We are in a very new and expanding work world and our children and grandchildren on the Eastern Shore should be able easily to obtain the type if cyber training that interests them, e.g. cyber security is a current high priority. And we need to catch up and create these no or very low cost options.
Tom Timberman is an Army vet, lawyer, former senior Foreign Service officer, adjunct professor at GWU, and economic development team leader or foreign government advisor in war zones. He is the author of four books, lectures locally and at US and European universities. He and his wife are 24 year residents of Kent County.
Letters to Editor
Richard Skinner says
Now in my eighth decade, I am reassured by the near-certainty that every so often someone will decry the dichotomy between a collegiate education and preparation for work in trades. As Mr. Timberman points out, Western Europe and especially Germany have always made it possible for the two paths to converge.
The United States, by contrast, requires a high-school graduate to make a zero-sum choice between college and the trades and never the two shall meet. The irony is that the great majority of students who choose college then pursue professional degrees in business, education, healthcare, and applied science. The fastest-growing undergraduate major at present is data science, a field that only became an major just over a decade ago. English, history, and the more traditional academic majors are chosen by fewer and fewer students.
Perhaps the time has come to challenge the dichotomy between academic and vocational education. As a society, we need citizens able to wire sophisticated electrical systems AND draw on the insights of writers from the 16th Century to make choices about how their children will be educated. It would do us no harm and probably much good if a chemistry major could also make the case for foregoing a manicured lawn that requires repeated fertilizing that ends up in the Bay.
I welcome a nurse who loves live theater and draws on “Death of a Salesman” in treating an old, ugly and decrepit man struggling with the onset of late life. The history graduate who can organize and analyze and otherwise make sense of the 1950 U.S. Census data and what those data tell us about how the Eastern Shore has changed in 70 years is someone I’d like to learn from.

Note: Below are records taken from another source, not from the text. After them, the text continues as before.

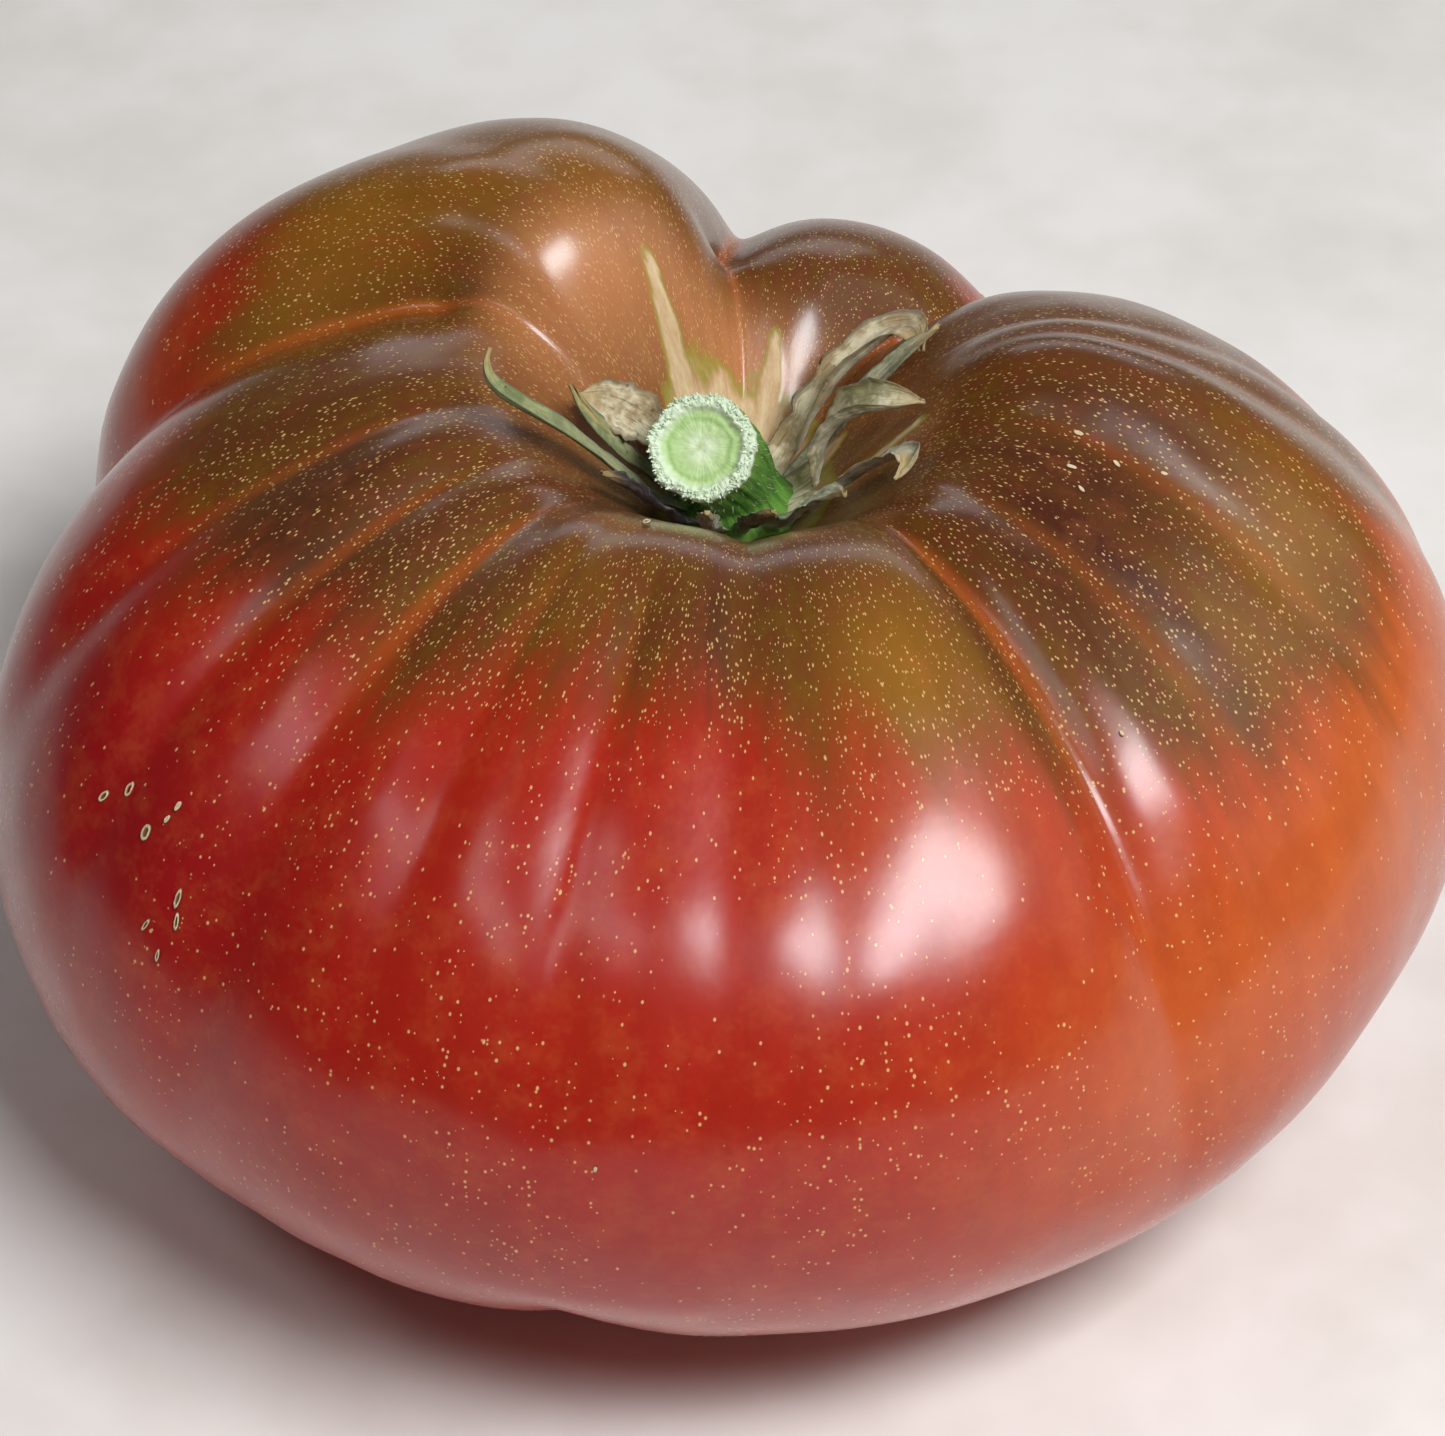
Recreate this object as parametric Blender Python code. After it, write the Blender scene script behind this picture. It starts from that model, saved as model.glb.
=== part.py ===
"""A ribbed beefsteak tomato with its cut stem and dry sepals, resting on a small flat spot.

Metres, +Z up. The origin is on the surface that the fruit rests on, under the middle of its footprint box.
Azimuths are in degrees seen from above: 0 is the front (-Y), 90 is the right-hand side (+X), 180 is the back.
A share runs down the skin: 0 is the middle of the stem cavity, 0.5 the widest level, 1 the middle of the base.
"""

import math

import bpy
import bmesh
from mathutils import Matrix, Vector

MM = 0.001

# ---------------------------------------------------------------- the fruit's driving sizes
FRUIT_RADIUS = 56.0 * MM        # mean radius at the widest level
FRUIT_HEIGHT = 68.0 * MM        # mean height of the shoulders' dome above the resting spot
WIDEST_SHARE = 0.47             # height of the widest level, as a share of the shoulders' height
SHOULDER_FULLNESS = 2.25        # superellipse exponent above the widest level: 2 is an ellipse
BELLY_FULLNESS = 2.15           # the same below it
CAVITY_DEPTH = 20.0 * MM        # the stem cavity's floor below the dome of the shoulders
CAVITY_RADIUS = 15.0 * MM       # where the cavity's wall is about steepest
CAVITY_STEEPNESS = 2.2          # 2 is a soft bowl, more is a steeper wall
CAVITY_BACK = 7.5 * MM          # how far the cavity sits behind the middle of the fruit
CAVITY_RIGHT = 1.2 * MM         # and to the right of it
SPOT_RADIUS = 15.0 * MM         # the flat spot that the fruit rests on
SCAR_RADIUS = 3.5 * MM          # the blossom scar, a dimple in the middle of the flat spot
SCAR_DEPTH = 0.8 * MM

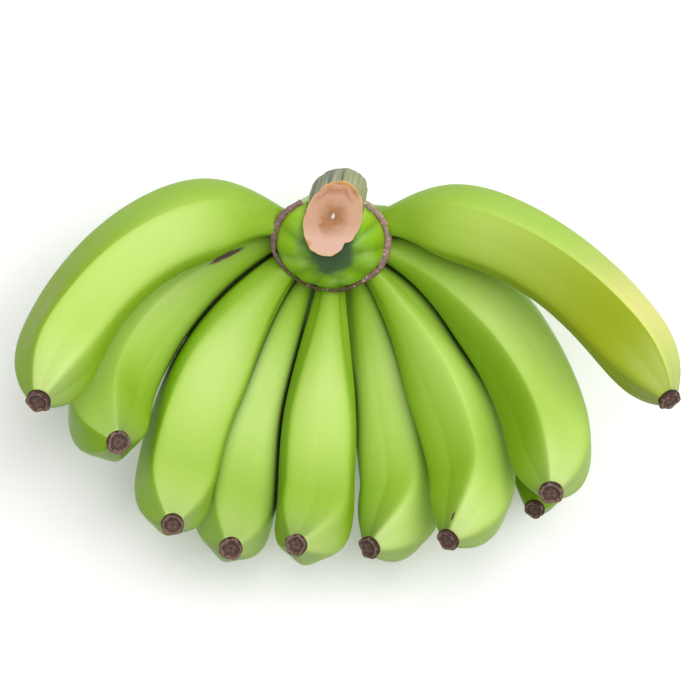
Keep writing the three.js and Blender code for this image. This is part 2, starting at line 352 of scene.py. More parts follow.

Now, all of the foregoing sounds ridiculously naive. And I can attest to just how difficult it is to persuade the powers-that-be that we need not force high-school graduates to make zero-sum choices when it comes to what they will spend the next few years preparing for a lifetime. As president of a university in Georgia, I sought to create pathways similar to those of Germany that made it possible for students to choose one path, then change and pursue another, then, in quilt-making fashion, patch together education, training and experience into a meaningful and valuable life. I failed. As far as I can tell from a distance, Georgia continues to have two systems of postsecondary education: one for students seeking a university education, the other a technical education system.
Mr. Timberman: Thank you for resurrecting all the good reasons for why technical/vocational ought not be a bad choice for some students. But, maybe the better case is to be made for restructuring secondary and postsecondary education so that these choices are not zero-sum and students can develop skills, aptitudes, attitudes, and values that equip them for a job, yes; a career, sure. More importantly, maybe, just maybe, we’d prepare students for life.
Carol Voyles says
A German family relocated to Dayton, OH during the 1970s and then returned to Germany 2 years later for precisely this reason – apprenticeships and training available for their son in Germany.
A program for teaching plumbing in Baltimore was featured today on Sunday Morning. It is a 4 (or 5) year program, with income earned along the way.